We lucked out this time, but we may not be so fortunate in the future. Ironically, only a few days before I learned of the near-miss with the bus-sized asteroid, my morning radio program's daily science feature, Earth and Sky, interviewed a scientist discussing the topic of asteroid collisions. The scientist said that in the year 2036 (just around the corner in astronomical terms) a much larger asteroid than the one which blew past us in late June has a 1-in-237,000 chance of colliding with the Earth and leaving behind major carnage in its wake. If an asteroid wiped out the dinosaurs, think of what could happen to us scrawny humans! There's a chance (hopefully better than 1-in-237,000) that I'll still be around in 2036, and that's not the way I want to depart this mortal coil. In other words, somebody better do something!

Let's consider Earth's impending doom logically. I may sound alarmist, and I admit that a 1-in-237,000 chance of the asteroid colliding with us is an extreme longshot. But the odds of winning the old Ohio Lottery Super Lotto jackpot were 1-in-11,000,000, and quite a few people who put down a buck laughed all the way to the bank. As I see it, this crisis provides a golden opportunity for the current administration in Washington to save the planet and the economy simultaneously. All the government needs to do is give NASA a mega-billion dollar contract to figure out how to obliterate the approaching asteroid before it obliterates us. Failing that, NASA needs to determine how to move Earth out of the intruder's path. Either solution is fine, although I'm guessing the latter is more feasible than the former. According to the latest figures from the Labor Department, 8.9% of the population is unemployed. That number will be reduced to zero after NASA hires everybody who doesn't have a job and puts them to work figuring out how to save us from the asteroid. So what if these people aren't scientists? Some of civilization's most important discoveries were made by non-scientists. Was the Neanderthal who discovered the wheel a scientist? Was the Cro-Magnon who discovered fire a scientist? Was the person who invented soap-on-a-rope a scientist? Some of mankind's most important discoveries were made by complete morons! If the government hires each of the ten million or so people presently out of work and pays them to sit around and think of ways to escape the asteroid, the economy will rebound and someone will surely think of a way to save the human race from being blown to smithereens. . .or squished, as if it makes any difference.

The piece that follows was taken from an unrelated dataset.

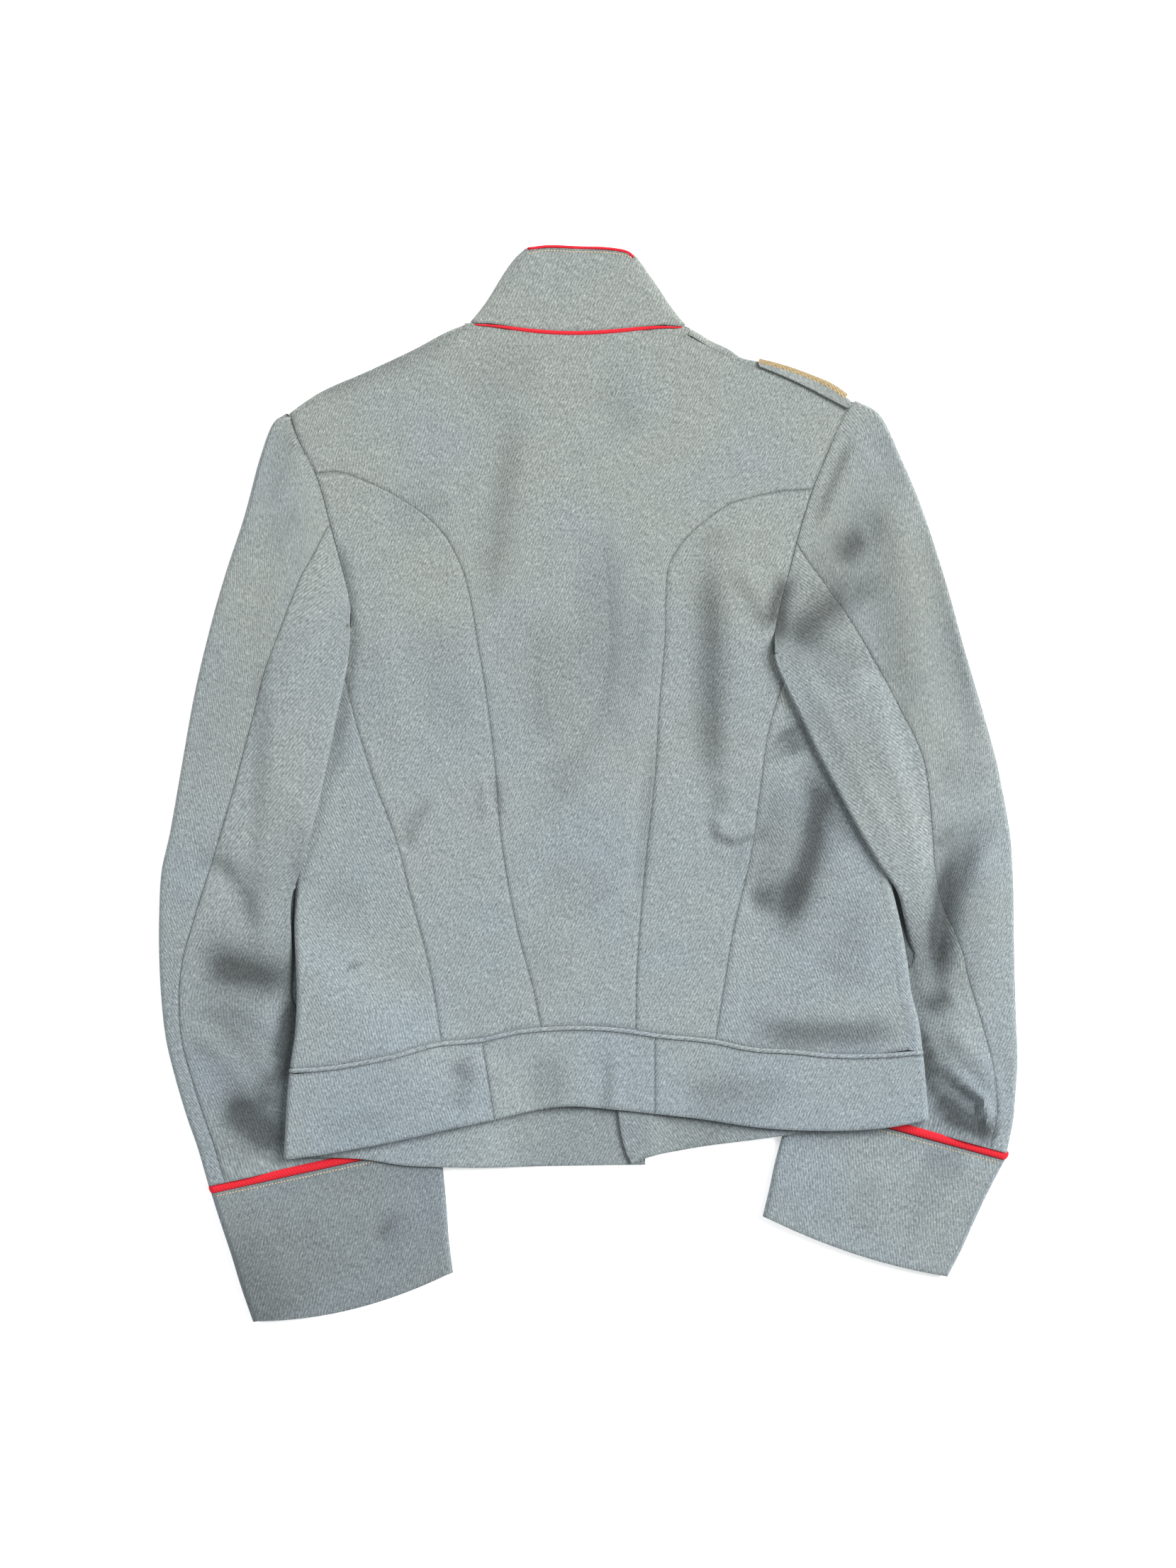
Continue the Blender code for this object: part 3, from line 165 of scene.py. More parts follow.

Talk about killing two birds with one stone.

 

June 2011

I don't envy much about Canada. No offense to all the Canadians who visit this website, because Canada has quite a lot going for it. Especially those snack cakes I've only been able to find at a certain grocery store in Morpeth, which is almost due north from Cleveland, from where these essays originate. I don't recall who makes the delicacies or what they're called, but they have a flaky crust lightly dusted with sugar (my favorite taste treat, next to cheese) and inside is a mouth-watering mixture of jelly (I think it was strawberry, another one of my favorites) and cream, the kind of cream they put in Twinkies. When my parents used to vacation in southern Ontario, I gave them sufficient funding to buy the store's entire supply of the goodies. Unfortunately, my parents haven't vacationed in southern Ontario since 1992, and since a passport is now required to cross the bridge into Canada, I fear I won't enjoy the delectable confection ever again. One great snack, however, isn't enough to absolve Canada of blame for its main export….ARCTIC AIR…which brings misery to northeastern Ohio in November (sometimes October) and December and January and February and March and sometimes April…even May.

Canada does have a handle on something, however. It sure knows how to run a government. It took them only six weeks to do what it'll take us here in the states a year and a half to accomplish, that being selecting the nation's next leader. In late March, Canada's prime minister received the dreaded vote of "no confidence" from Parliament, which, in a Parliamentary system of government, means, as Arnold Schwarzenegger would say, "hasta la vista, baby!" If I understand the Parliamentary system correctly (and I may not, since I've studied American political science, not Canadian) I believe not only the prime minister was shown the door, the entire Parliament had to stand for re-election. You'd think they would've agreed with the guy if only to keep their jobs and not have to go through the hassle of an election. But that's the beauty of the Parliamentary system. Elections aren't nearly the hassle in Canada that they are south of the border.

On May 2nd, Canadians went to the polls (probably wearing parkas and traveling via dogsled in some extreme northern regions) and selected a new, conservative-leaning Parliament led by Stephen Harper. No muss, no fuss, and no 18-months of electioneering, which has already started here in the U.S.A. even though the presidential election is nearly. . .well, 18 months away. How do they do it? Five weeks barely gave the candidates time to select the exploratory committees needed to select the committees needed to decide if the candidate should form an exploratory committee to determine the possibility of considering…well, you get the point. No wonder Canada has gone through half a dozen prime ministers (and, by extension, half a dozen Parliaments) since the turn of the millennium. How do they expect to find qualified candidates without long, drawn-out campaigns filled with mud-slinging and accusations and counter-accusations? Let's not forget debates. Candidates standing at podiums ignoring frustrated moderators and barking at each other is a tradition as old as democracy itself…and those are the debates between the candidates from the same party. The Republicans have already had their first debate, and the convention is more than a year away. Who's going to remember which candidate said what by the time the primary rolls around? That's assuming anyone actually had an original idea.

I don't know much about Canada's new leader, but I have a suggestion for his administration (if they call governments "administrations" in Canada). He should put people to work designing, building, and operating a giant fan that will blow all that cold, arctic air over the North Pole and into Siberia instead of over Lake Erie and into northern Ohio. That would be greatly appreciated.